MySQLデータベースのバックアップといえば「mysqldump」コマンドが定番です。
サーバーのトラブルや移行作業に備えて、mysqldumpの使い方をしっかりと理解しておくことは、インフラや開発に携わるエンジニアにとって必須の知識といえるでしょう。
本記事では、mysqldumpの基本的な使い方から便利なオプション、復元方法、注意点までを網羅的に解説します。
MySQL初心者の方にもわかりやすいように、実行例やコマンドの意味も丁寧に紹介していきます。
mysqldumpとは?役割と基本機能の理解
mysqldump
は、MySQLに付属するコマンドラインツールで、データベースの内容をSQL形式でエクスポート(書き出し)するために使用されます。

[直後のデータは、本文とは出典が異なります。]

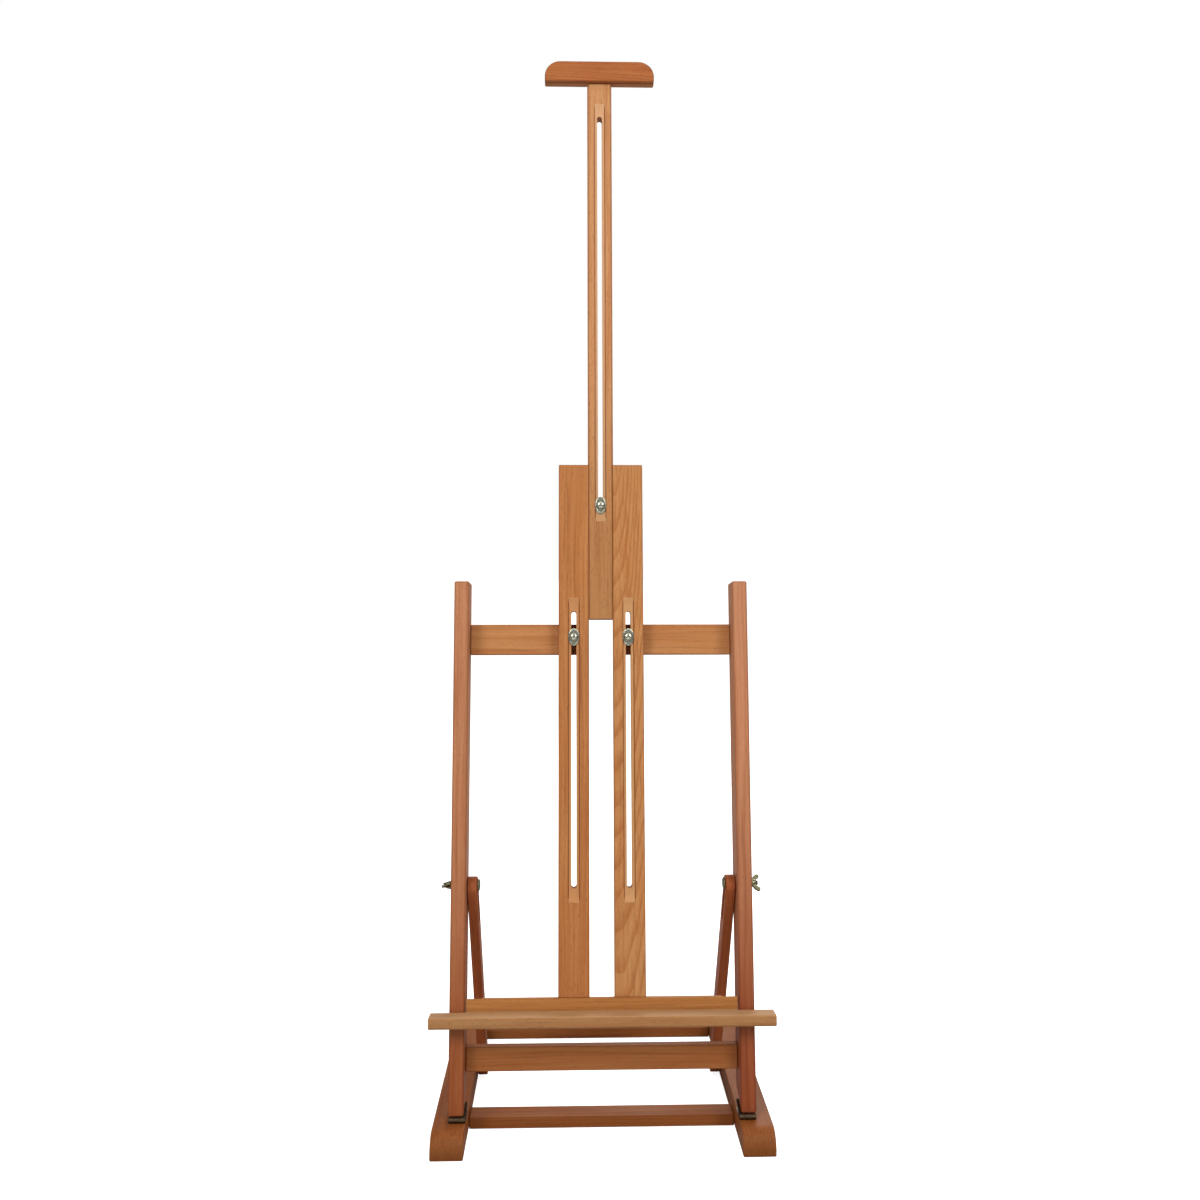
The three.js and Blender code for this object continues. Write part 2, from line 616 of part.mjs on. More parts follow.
function buildCarriage(group) {
  for (const [name, side] of SIDES) {
    place(group, `rail_${name}`, rail(side), BEECH);
    const bridgeScrew = aimed(screw(SCREW_LENGTH.bridge), TO_BACK, bridgeScrewAt(side));
    place(group, `bridge_screw_${name}`, bridgeScrew, ZINC);
    const shelfScrew = aimed(screw(SCREW_LENGTH.shelf), TO_BACK, shelfScrewAt(side));
    place(group, `shelf_screw_${name}`, shelfScrew, ZINC);
  }

  // Behind its ends the shelf bar is thinned, so that it passes in front of the struts.
  const { half, front, top, endFrom, endThick } = SHELF_BAR;
  const bar = block([-half, half], SHELF_BAR_Y, [RAIL.bottom, top]);
  const rebates = SIDES.map(([, side]) =>
    block(span(side, endFrom, half + 5), [front + endThick, RAIL_BACK], [RAIL.bottom - 5, top + 5]));
  const shelfHoles = SIDES.map(([, side]) =>
    aimed(screwHole(SCREW_LENGTH.shelf), TO_BACK, shelfScrewAt(side)));
  place(group, 'shelf_bar', cut(bar, ...rebates, ...shelfHoles), BEECH);
  place(group, 'shelf_lip', lip(), BEECH_PALE);

  const width = BRIDGE.width / 2;
  const bridge = block([-width, width], BRIDGE_Y, [BRIDGE.bottom, BRIDGE.top]);
  const holes = SIDES.map(([, side]) =>
    aimed(screwHole(SCREW_LENGTH.bridge), TO_BACK, bridgeScrewAt(side)));
  const boltHole = rod('y', M5.hole, BRIDGE_Y[0] - 5, BRIDGE_Y[1] + 5, [0, MAST_BOLT_Z]);
  place(group, 'bridge', cut(bridge, boltHole, ...holes), BEECH_DARK);
  clamp(group, 'mast', '', 0, MAST_BOLT_Z, BRIDGE_Y[1], 2);
}

// ---------------------------------------------------------------------------------------------
// Mast and head
// ---------------------------------------------------------------------------------------------

const LAP_FRONT = RAIL_BACK - MAST.lapDepth;

function headScrewAt(side) {
  return [side * 7, RAIL_BACK, (MAST.lap + MAST.top) / 2];
}

// The mast's section: a body that fills the gap between the rails, with a tongue on each edge.
function mast() {
  const half = MAST.width / 2;
  const [tongueFront, tongueBack] = TONGUE_Y;
  const wide = half + TONGUE.out;
  const section = polygon(
    [-half, RAIL.front], [half, RAIL.front], [half, tongueFront], [wide, tongueFront],
    [wide, tongueBack], [half, tongueBack], [half, RAIL_BACK], [-half, RAIL_BACK],
    [-half, tongueBack], [-wide, tongueBack], [-wide, tongueFront], [-half, tongueFront],
  );
  const length = MAST.top - MAST.bottom;
  const bar = new THREE.ExtrudeGeometry(section, { depth: length, bevelEnabled: false });
  bar.translate(0, 0, MAST.bottom);
  const lap = block([-20, 20], [RAIL.front - 5, LAP_FRONT], [MAST.lap - GAP, MAST.top + 5]);
  return cut(
    bar,
    lap,
    slotCutter(0, MAST_SLOT),
    grooveCutter(0, MAST_SLOT),
    ...SIDES.map(([, side]) => aimed(screwHole(SCREW_LENGTH.head), TO_BACK, headScrewAt(side))),
  );
}

// The head hooks over the mast's lap, and its underside has a kerf that grips the picture.
function head() {
  const { width, top, front, depth, corner } = HEAD;
  const half = width / 2;
  const bottom = MAST.lap;
  const rise = top - bottom;
  const shoulder = bottom + rise - corner;
  const outline = new THREE.Shape();
  outline.moveTo(-half, bottom);
  outline.lineTo(half, bottom);
  outline.absarc(half - corner, shoulder, corner, 0, Math.PI / 2, false);
  outline.absarc(-half + corner, shoulder, corner, Math.PI / 2, Math.PI, false);
  const back = front + depth;
  const blank = frontPiece(outline, front, back);
  const notchHalf = MAST.width / 2 + TONGUE.out + GAP;
  const notch = block([-notchHalf, notchHalf], [LAP_FRONT - GAP, back + 5], [bottom - 5, MAST.top + GAP]);
  const y = front + KERF.setback;
  const groove = polygon(
    [y - KERF.width / 2, bottom - 1],
    [y + KERF.width / 2, bottom - 1],
    [y, bottom + KERF.depth],
  );
  const kerf = sidePiece(groove, -half - 5, half + 5);
  const holes = SIDES.map(([, side]) => aimed(screwHole(SCREW_LENGTH.head), TO_BACK, headScrewAt(side)));
  return cut(blank, notch, kerf, ...holes);
}

function buildMast(group) {
  place(group, 'mast', mast(), BEECH);
  place(group, 'head', head(), BEECH);
  for (const [name, side] of SIDES) {
    const headScrew = aimed(screw(SCREW_LENGTH.head), TO_BACK, headScrewAt(side));
    place(group, `head_screw_${name}`, headScrew, ZINC);
  }
}

// ---------------------------------------------------------------------------------------------
// Assembly
// ---------------------------------------------------------------------------------------------

const easel = new THREE.Group();
const frame = new THREE.Group();
frame.position.set(0, HINGE.y, HINGE.z);
frame.rotation.x = -TILT;

buildBase(easel);
buildStruts(easel);
buildFrame(frame);
buildCarriage(frame);
buildMast(frame);
easel.add(frame);

export default easel;
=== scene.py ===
"""A wooden table easel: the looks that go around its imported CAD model.

Outlines and sizes are in millimetres, and Blender's own units are metres. Pieces of the leaning
frame are made in the frame's own space: origin on the hinge axis, Y to the back, Z up the frame.
"""

import json
import math
import random

import bmesh
import bpy
from mathutils import Matrix, Vector

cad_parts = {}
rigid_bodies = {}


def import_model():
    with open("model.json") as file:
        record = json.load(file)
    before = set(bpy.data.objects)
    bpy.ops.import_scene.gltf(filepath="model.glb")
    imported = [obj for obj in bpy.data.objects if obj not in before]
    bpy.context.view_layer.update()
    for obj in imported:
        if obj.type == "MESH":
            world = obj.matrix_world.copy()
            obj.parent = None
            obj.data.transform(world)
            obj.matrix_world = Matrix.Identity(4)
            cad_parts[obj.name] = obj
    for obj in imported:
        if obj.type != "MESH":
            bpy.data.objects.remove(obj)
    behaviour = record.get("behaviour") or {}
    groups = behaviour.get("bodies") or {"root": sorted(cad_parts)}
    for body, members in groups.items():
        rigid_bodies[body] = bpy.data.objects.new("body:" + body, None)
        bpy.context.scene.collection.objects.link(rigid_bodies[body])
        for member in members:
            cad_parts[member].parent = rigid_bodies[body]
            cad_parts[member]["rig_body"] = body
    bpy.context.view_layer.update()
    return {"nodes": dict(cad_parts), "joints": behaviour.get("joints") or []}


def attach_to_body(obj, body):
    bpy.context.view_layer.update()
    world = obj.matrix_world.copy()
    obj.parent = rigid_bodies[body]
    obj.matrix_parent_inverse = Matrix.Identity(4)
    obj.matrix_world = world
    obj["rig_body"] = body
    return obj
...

エクスポートされたファイルは、同じMySQL環境または別のサーバーにインポート(復元)することで、データベースを再構築できます。
用途としては主に以下のような場面で使われます。
- サーバー障害に備えたバックアップ
- サーバーやホスティング移行時のデータ移行
- バージョンアップ前のバックアップ取得
- テスト環境へのデータコピー
基本的なmysqldumpの使い方
mysqldumpは非常にシンプルに使えます。以下は最も基本的な使い方の一例です。
mysqldump -u ユーザー名 -p データベース名 > backup.sql
各オプションの意味
-u
:MySQLユーザー名を指定-p
:パスワード入力を促す(実行後に入力)データベース名
:バックアップ対象のDB名> backup.sql
:エクスポート先ファイルを指定
特定のテーブルだけをダンプする
特定のテーブルだけバックアップしたい場合は、テーブル名を指定します。
mysqldump -u ユーザー名 -p データベース名 テーブル1 テーブル2 > table_backup.sql
たとえば、users
とorders
テーブルだけをバックアップしたい場合はこのようになります。
複数のデータベースをバックアップする方法
複数のDBを1つのファイルにまとめてバックアップするには、--databases
オプションを使います。
mysqldump -u ユーザー名 -p --databases db1 db2 db3 > multi_backup.sql
MySQL全体をバックアップする(すべてのDB)
MySQLサーバー上のすべてのデータベースをバックアップするには、--all-databases
オプションを使用します。
mysqldump -u ユーザー名 -p --all-databases > all_backup.sql
ストアドプロシージャやトリガーも含めるには
MySQLにはストアドプロシージャやトリガーが含まれている場合があります。
これらもバックアップしたいときは以下のオプションをつけます。
mysqldump -u ユーザー名 -p --routines --triggers データベース名 > full_backup.sql
バックアップファイルをgzip圧縮する
バックアップファイルのサイズが大きくなる場合、gzipで圧縮すると効率的です。
mysqldump -u ユーザー名 -p データベース名 | gzip > backup.sql.gz
gunzip < backup.sql.gz | mysql -u ユーザー名 -p データベース名
バックアップの復元方法(インポート)
エクスポートしたSQLファイルを使って復元するには、以下のようにします。
mysql -u ユーザー名 -p データベース名 < backup.sql
復元先のデータベースは事前に作成しておく必要があります。
以下のようにして作成します。
mysql -u ユーザー名 -p
CREATE DATABASE データベース名;
EXIT;
自動バックアップのスクリプト例(cron対応)
日次で自動バックアップを取りたい場合は、以下のようなスクリプトを作ってcronで定期実行できます。
#!/bin/bash
DATE=$(date +%Y-%m-%d)
USER="your_user"
PASSWORD="your_password"
DBNAME="your_database"
BACKUP_DIR="/var/backups/mysql"
mkdir -p $BACKUP_DIR
mysqldump -u $USER -p$PASSWORD $DBNAME | gzip > $BACKUP_DIR/${DBNAME}_$DATE.sql.gz
cronで毎日深夜1時に実行したい場合:
0 1 * * * /path/to/backup.sh
mysqldumpを使う際の注意点
- ロックに注意:mysqldumpは
--single-transaction
を付けないとテーブルをロックします(InnoDB以外) - パスワードを平文で使わない:スクリプトに埋め込むときは
.my.cnf
に設定するとセキュアです - mysqldumpのバージョンとMySQLサーバーの互換性に注意
まとめ:mysqldumpはシンプルで強力なバックアップツール
mysqldumpはMySQLを扱う現場で非常に多く使われているツールです。
バックアップも復元も、基本的なコマンドを押さえておけば安心して扱えます。
トラブルが起きてからでは遅いので、日頃からmysqldumpでバックアップを取る習慣をつけておきましょう。
また、バックアップ後は定期的に復元テストも行うことで、確実な運用につながります。